Sometimes it is over totally legit stuff. Like, that weepy feeling you get when you don't feel good. I think that is totally legit. I have wept over my sins and the sins of others that I love. I have felt the tears pour down my cheeks over fear and anger during this pregnancy. No lie, I'm not a big crier, but I have been a big ol' sad mess this pregnancy. In all seriousness, I even talked to my doctor about it.

But, alas - every once in while the Lord makes me cry my favorite kind of cry. The one when I realize He is in control. That, He loves me. He doesn't need me, but He loves me. And, even if my greatest nightmare happens, then He will give me the grace to deal with it.

A friend sent me this video, and woo! I've watched it a few times.

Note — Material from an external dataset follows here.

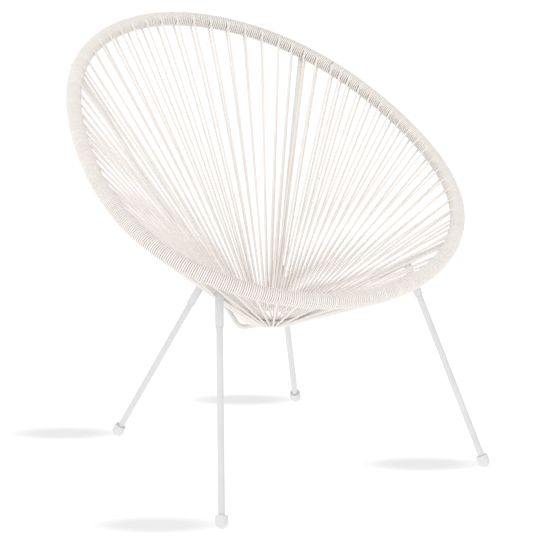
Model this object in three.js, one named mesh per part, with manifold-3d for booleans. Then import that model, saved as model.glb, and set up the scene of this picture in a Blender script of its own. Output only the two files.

And, I boo hoo every time I watch it.

I figure if I'm gonna boo hoo, then my readers should too.

I'm just nice like that.

Here's the video!


4 comments:

Griswell said...

Oh my goodness, Alli-girl. That touched my heart...thank you. I love you.

Carpenters said...

wow, ok so I tried not to cry - my jaw hurts from trying to hold it in. Couldn't hold it in any longer. By the way, I was a big crier too. Poor Ben!!

steve, kate, annelise and joseph said...

okay, so i am totally not pregnant, but this made me cry too...oh how deep the Father's LOVE for us!
i love you alli and miss you greatly!
~kh

care-in said...

I'm postpartum and still pretty emotional...this was a good cry!